# Forum Reshuffling.



## arnisador (Sep 13, 2003)

We have deleted several fora that duplicated other fora. The posts have been moved to active fora.

-Arnisador
-MT Admin-


----------



## pete (Sep 13, 2003)

sad to see the fencing forum go... my 14yr old daughter has just begun foil lessons and was hoping she and i could use it to share information with other fencers... clarification: i'm not a fencer, just parent!. 

i do use the other forums since i study kenpo and tai chi, and use the sword arts forum for tai chi sword related dialog.  

sadly, "european" fencing may get lost in the sauce with the asian arts... i'd be happy if you reconsider putting fencing back on the map.

on the other hand, it did seem like a lot of dulplication between internal arts and tai chi.  

pete.


----------



## arnisador (Sep 13, 2003)

Part of the problem, I think, was that anything that could have gone there could also have gone in Sword Arts or WMA-General.
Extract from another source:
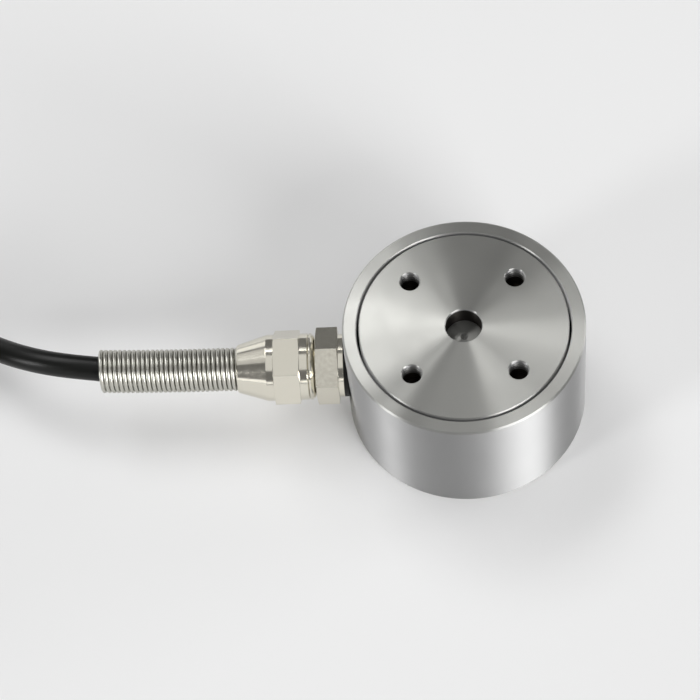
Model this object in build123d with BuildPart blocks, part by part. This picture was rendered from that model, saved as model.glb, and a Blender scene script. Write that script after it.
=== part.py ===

If we get enough fencing traffic elsewhere, we'll recreate it! I suggest Sword Arts for now.

-Arnisador
-MT Admin-


----------



## cali_tkdbruin (Sep 14, 2003)

No more *BOXING* forum???  


 :wah: :wah:


----------



## arnisador (Sep 14, 2003)

Sorry, but it didn't get enough usage. In part it was because it duplicated WMA-General and Sports and Entertainment.

-Arnisador
-MT Admin-


----------